The Department of Homeland Security has launched a new bug bounty program with the mission of recruiting internet hackers to join forces with the federal government in identifying potential cyber vulnerabilities in agency systems.

The new initiative, titled “Hack DHS,” was announced on Tuesday by DHS Secretary Alejandro Mayorkas, who said participating security researchers will be paid anywhere from $500 to $5,000 "depending on the gravity of the vulnerability" they discover.

“What we are very focused on is identifying vulnerabilities and addressing or remediating those vulnerabilities,” Mayorkas said at the Bloomberg Technology Summit. “We're really investing a great deal of money as well as attention and focus on this program.”

News of the program comes as cybersecurity professionals across the public and private sectors are scrambling to patch a vulnerability in a widely used piece of application logging software called Log4j, which allows hackers to easily access unpatched systems. Many enterprise systems have dependencies on the Java-based code and identifying and remediating the vulnerability is proving to be a slog.

“To be clear, this vulnerability poses a severe risk, Jen Easterly, director of the Cybersecurity and Infrastructure Security Agency at DHS, said in a statement on Saturday. “We will only minimize potential impacts through collaborative efforts between government and the private sector. We urge all organizations to join us in this essential effort and take action.”
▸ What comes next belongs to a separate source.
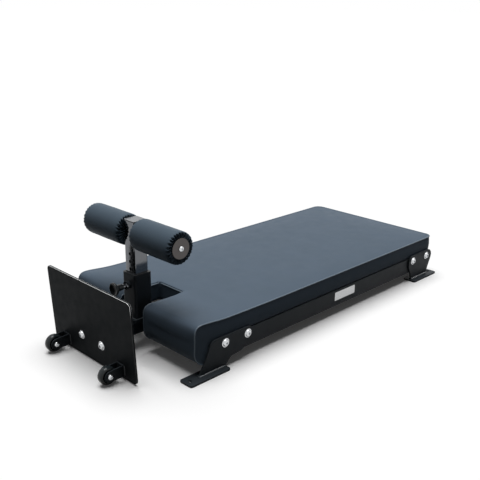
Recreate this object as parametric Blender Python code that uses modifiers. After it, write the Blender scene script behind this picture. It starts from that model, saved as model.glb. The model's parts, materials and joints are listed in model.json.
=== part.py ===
"""Hip thrust bench: a low padded bench with a foot plate, transport wheels and an ankle roller post.

Metres, +Z up. +X runs from the foot plate to the rear and +Y is the left side. The origin lies on the
floor under the middle of the bench. Positions below are measured along X from the foot plate's lower
front edge, up from the floor, and outwards from the centre plane.
"""

import math

import bmesh
import bpy
from mathutils import Matrix, Vector

MM = 0.001
GAP = 0.3 * MM  # between any two neighbouring pieces

# Rails, cross members and centre beam
RAIL_BOTTOM = 34 * MM
RAIL_WIDTH = 30 * MM
RAIL_HEIGHT = 60 * MM
RAIL_WALL = 2 * MM
TUBE_CORNER = 3 * MM
CROSS_SIZE = 40 * MM
CROSS_WALL = 2 * MM
MIDDLE_CROSS_FRONT = 560 * MM
BEAM_WIDTH = 60 * MM
BEAM_HEIGHT = 40 * MM
BEAM_WALL = 3 * MM
RAIL_CAP_THICKNESS = 3 * MM
RAIL_PLUG_LENGTH = 14 * MM
NAMEPLATE_LENGTH = 115 * MM
NAMEPLATE_HEIGHT = 31 * MM
NAMEPLATE_THICKNESS = 1 * MM
NAMEPLATE_CORNER = 3 * MM
NAMEPLATE_CENTRE = 860 * MM
NAMEPLATE_RISE = 37 * MM  # its centre, above the rails' underside

# Pad
PAD_FRONT = 147 * MM
PAD_LENGTH = 1295 * MM
PAD_WIDTH = 600 * MM
PAD_THICKNESS = 61 * MM  # at its edges
PAD_CROWN = 7 * MM
PAD_EDGE_RADIUS = 4 * MM
PAD_REAR_CORNER = 32 * MM
PAD_SIDE_DRAW = 1.5 * MM
NOSE_LENGTH = 58 * MM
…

Bug bounty programs and similar efforts have emerged as one way for public and private entities to address verifiable software vulnerabilities with the help of outside researchers and cyber experts. Hundreds of companies have launched their own bounty programs: Amazon's vulnerability research program offers minimum bounties of $100, while Google reportedly paid $6.7 million in bug bounties last year alone.

The Department of Defense has run bug bounty programs on public-facing systems going back to 2016. The General Services Administration (GSA) has a program which offers a sliding scale bounty of $150 to $5,000 for verifiable vulnerabilities. DHS piloted its own effort in 2019 after the passage of a bipartisan bill authorizing bug bounty programs at the agency.

“I am pleased that following the success of our bug bounty pilot program, [DHS] has decided to make this program a permanent part of its cybersecurity strategy,” said Sen. Maggie Hassan (D-N.H.), one of the sponsors of the original bug bounty legislation.

DHS said it will verify any identified vulnerabilities discovered through the program within 48 hours, then remediate those known vulnerabilities or develop remediation plans within 15 days. The sliding scale for bounty rewards will depend on the significance of the threat and the impact it would cause, according to Mayorkas.

Mayorkas said one of the major goals for “Hack DHS” is to create a bug bounty program that can serve as a model for any government agency seeking to improve its own cybersecurity resilience.

“As the federal government’s cybersecurity quarterback, DHS must lead by example and constantly seek to strengthen the security of our own systems,” Mayorkas said in a statement.